Rows from a 3D modeling dataset:
=====
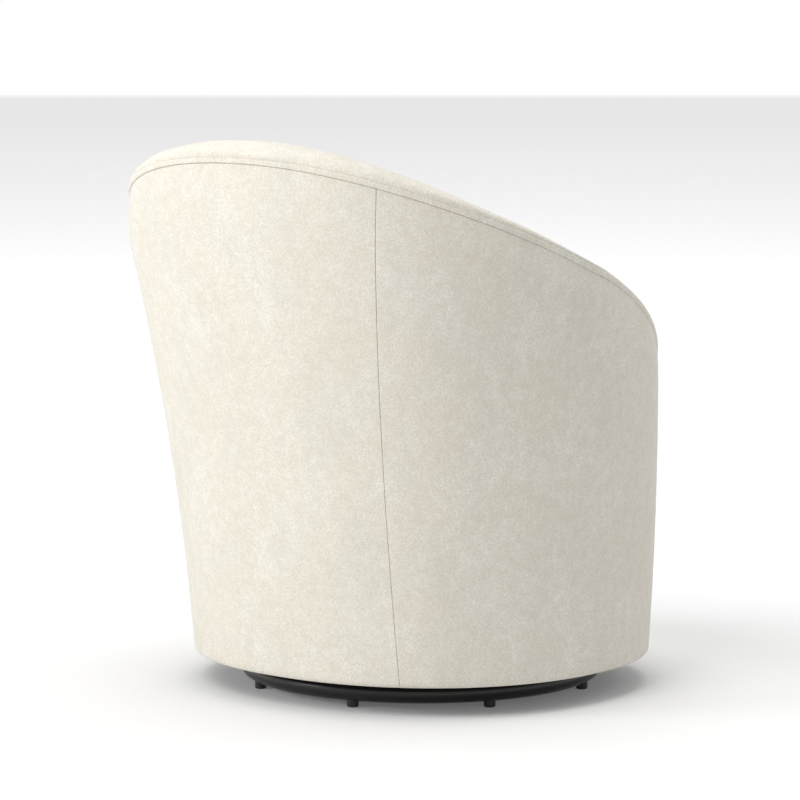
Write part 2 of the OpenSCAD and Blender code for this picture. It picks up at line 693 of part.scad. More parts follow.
// Height of the crown, from 0 at the seam to 1 in the middle
function crown_z(u) = cushion_top + cushion_crown * (1 - pow(1 - u, crown_fullness));
// Rings of the cushion from its bottom up, s inside its face
function cushion_rings(s) = let (inner = cushion_ring(cushion_top, s + cushion_edge, 0)) concat(
    [level(cushion_ring(cushion_low, s + cushion_edge, 0), cushion_z + s)],
    [for (v = steps(-1, 1, 4)) cushion_ring(mix(cushion_low, cushion_top, (v + 1) / 2), s,
        cushion_bulge * (1 - v * v))],
    [for (u = [0, 0.1, 0.35, 0.62, 0.88])
        toward_middle(inner, u, crown_z(mix(0.04, 1, u)) - s)]);
module cushion_foam() {
    on_axis() color(foam) loft(cushion_rings(cover_gap));
}
// The cover runs down outside, in to a small vent below, and back up inside
module cushion_cover() {
    outer = cushion_rings(0);
    inner = cushion_rings(cover_t);
    on_axis() color(ivory) loft(concat(backwards(outer),
        [toward_middle(outer[0], 0.93, cushion_z), toward_middle(inner[0], 0.93, cushion_z + cover_t)],
        inner));
}
module dust_cover() {
    on_axis() color(black) translate([0, 0, board_z - 1.2 - 0.05]) linear_extrude(1.2) difference() {
        plan(board_z, rib_in);
        circle(swivel_d / 2 + 6);
    }
}

base_ring();
base_spokes();
hub_plate();
glide_feet();
swivel_lower_plate();
swivel_rivet();
base_bolts();
base_nuts();
bearing_balls();
ball_cage();
swivel_upper_plate();
seat_bolts();
tee_nuts();
bottom_board();
lower_posts();
seat_frame();
wall_ribs();
top_rail();
seat_springs();
spring_clips();
seat_deck();
back_webbing();
shell_liner();
apron_liner();
back_pad();
arm_pads();
inner_cover();
arm_front_left();
arm_front_right();
outer_back_panel();
outer_side_panel_left();
outer_side_panel_right();
front_apron();
top_welt();
cushion_foam();
cushion_cover();
dust_cover();
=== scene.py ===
"""Swivel barrel chair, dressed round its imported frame. Metres; the sitter faces -Y.

A turn round the tub is in degrees: 0 at the middle of the back, 90 at the
sitter's right, negative on the sitter's left. An inset is measured from the
outer face of the tub's wall inwards.
"""

import json
import logging
import math
from dataclasses import dataclass, field
from enum import Enum
from functools import cached_property, partial
from typing import Sequence

import bmesh
import bpy
import numpy as np
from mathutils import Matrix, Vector
from mathutils.geometry import delaunay_2d_cdt


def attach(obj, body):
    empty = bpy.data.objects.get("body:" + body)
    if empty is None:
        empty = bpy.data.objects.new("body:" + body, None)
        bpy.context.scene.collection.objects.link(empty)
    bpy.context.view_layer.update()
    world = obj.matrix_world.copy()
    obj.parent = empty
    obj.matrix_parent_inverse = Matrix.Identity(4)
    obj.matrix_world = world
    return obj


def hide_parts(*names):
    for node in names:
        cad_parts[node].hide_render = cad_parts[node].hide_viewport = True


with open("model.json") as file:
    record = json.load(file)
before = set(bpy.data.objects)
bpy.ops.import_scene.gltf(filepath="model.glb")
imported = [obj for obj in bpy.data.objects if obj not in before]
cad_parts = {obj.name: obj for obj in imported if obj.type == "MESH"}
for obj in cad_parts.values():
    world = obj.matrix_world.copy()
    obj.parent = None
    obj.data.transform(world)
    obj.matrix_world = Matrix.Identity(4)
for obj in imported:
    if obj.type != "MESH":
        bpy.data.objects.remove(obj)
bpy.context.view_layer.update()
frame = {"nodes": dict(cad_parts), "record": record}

LOG = logging.getLogger("chair")

Points = np.ndarray
Faces = list[list[int]]

UP = np.array([0.0, 0.0, 1.0])
MIRROR = np.array([-1.0, 1.0, 1.0])


# ---- The form of the tub ----


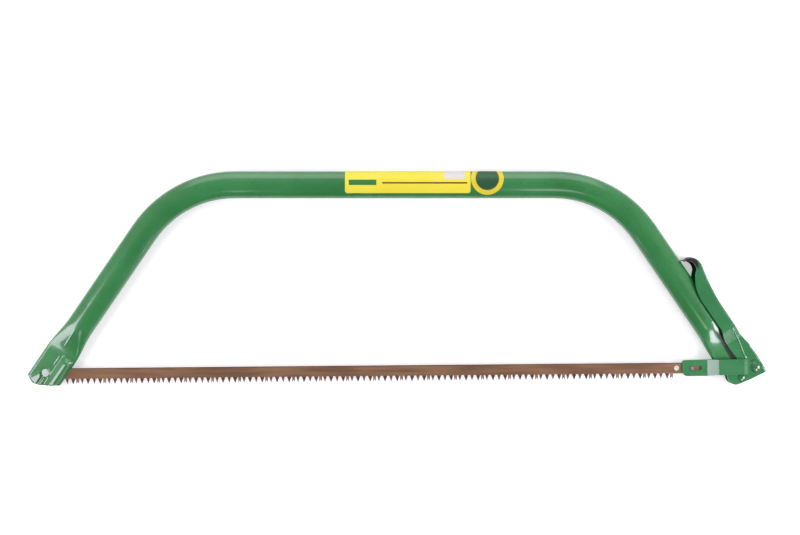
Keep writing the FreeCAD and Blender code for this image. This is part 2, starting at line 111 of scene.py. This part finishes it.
# pressed left end; along the leg from the pin, and across it towards the blade
LEG_ANGLE = 55.8
SEAT_INSET = 10.6           # left pin from the leg's axis
SKIN_FROM = -98.0
SKIN_TO = 27.0
SKIN_HALF = 19.6
SKIN_STEP = 0.8
SKIN_LIFT = 0.3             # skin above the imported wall
SKIN_UNDER = 0.8            # its underside below that wall
SKIN_SMOOTH = 14            # rounds of smoothing
SKIN_WALL = 1.5             # lowest packed wall it covers, above the middle plane
SKIN_RAMP = 30.0            # length over which it rises out of the leg
RAMP_TUCK = 0.35            # how far it is sunk where the ramp starts
RIM_TUCK = (0.6, 0.1, 0.0, 0.0)     # how far it is sunk at its rim, and 1, 2 and 3 steps in
FLAT_TOP = 1.85             # top wall of the pressed flat above the middle plane
SWELLING = ((3.2, 0.0), (8.6, 3.4), (9.4, 3.8), (12.6, 4.7), (13.8, 4.7), (18.0, 0.3),
            (19.6, 0.0))    # across the leg and up, over the pin channel
SWELLING_FROM = -25.0
SWELLING_FULL = -14.0
CHANNEL_HALF = 8.6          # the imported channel, levelled before the swelling is added
CHANNEL_FROM = -18.0
CREASES = ((-57.0, -29.0, -1.0), (-21.0, -3.5, 0.6))    # start and end along, and across
CREASE_HALF = 0.95
CREASE_HEIGHT = 0.5
CREASE_FADE = 6.0
FLAP_FOLD = ((9.4, -8.7), (22.6, -15.7))    # the bent tab beside the slit
FLAP_SLIT = -3.7
FLAP_SLOPE = 0.25
FLAP_EASE = 1.6

# painted shade, nearly black, on the inner band of the lever's hook: its edge line X + slant * Y,
# and its lower end
HOOK_SLANT = 0.28
HOOK_EDGE = 360.0
HOOK_BLUR = 1.2
HOOK_FROM = 12.0
HOOK_FADE = 3.0

# painted shade, nearly black, on the right tongue where it runs into the lever's channel: its
# line's direction and distance, and its top
TONGUE_TURN = 31.2
TONGUE_EDGE = 288.6
TONGUE_BLUR = 0.8
TONGUE_TOP = -60.0
TONGUE_FADE = 5.0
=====
| EXERCISE |
Output only the lines from the one containing "base_ring();" through the one containing "imported = [obj", inclusive, exactly as written.

| COMPLETE OUTPUT |
base_ring();
base_spokes();
hub_plate();
glide_feet();
swivel_lower_plate();
swivel_rivet();
base_bolts();
base_nuts();
bearing_balls();
ball_cage();
swivel_upper_plate();
seat_bolts();
tee_nuts();
bottom_board();
lower_posts();
seat_frame();
wall_ribs();
top_rail();
seat_springs();
spring_clips();
seat_deck();
back_webbing();
shell_liner();
apron_liner();
back_pad();
arm_pads();
inner_cover();
arm_front_left();
arm_front_right();
outer_back_panel();
outer_side_panel_left();
outer_side_panel_right();
front_apron();
top_welt();
cushion_foam();
cushion_cover();
dust_cover();
=== scene.py ===
"""Swivel barrel chair, dressed round its imported frame. Metres; the sitter faces -Y.

A turn round the tub is in degrees: 0 at the middle of the back, 90 at the
sitter's right, negative on the sitter's left. An inset is measured from the
outer face of the tub's wall inwards.
"""

import json
import logging
import math
from dataclasses import dataclass, field
from enum import Enum
from functools import cached_property, partial
from typing import Sequence

import bmesh
import bpy
import numpy as np
from mathutils import Matrix, Vector
from mathutils.geometry import delaunay_2d_cdt


def attach(obj, body):
    empty = bpy.data.objects.get("body:" + body)
    if empty is None:
        empty = bpy.data.objects.new("body:" + body, None)
        bpy.context.scene.collection.objects.link(empty)
    bpy.context.view_layer.update()
    world = obj.matrix_world.copy()
    obj.parent = empty
    obj.matrix_parent_inverse = Matrix.Identity(4)
    obj.matrix_world = world
    return obj


def hide_parts(*names):
    for node in names:
        cad_parts[node].hide_render = cad_parts[node].hide_viewport = True


with open("model.json") as file:
    record = json.load(file)
before = set(bpy.data.objects)
bpy.ops.import_scene.gltf(filepath="model.glb")
imported = [obj for obj in bpy.data.objects if obj not in before]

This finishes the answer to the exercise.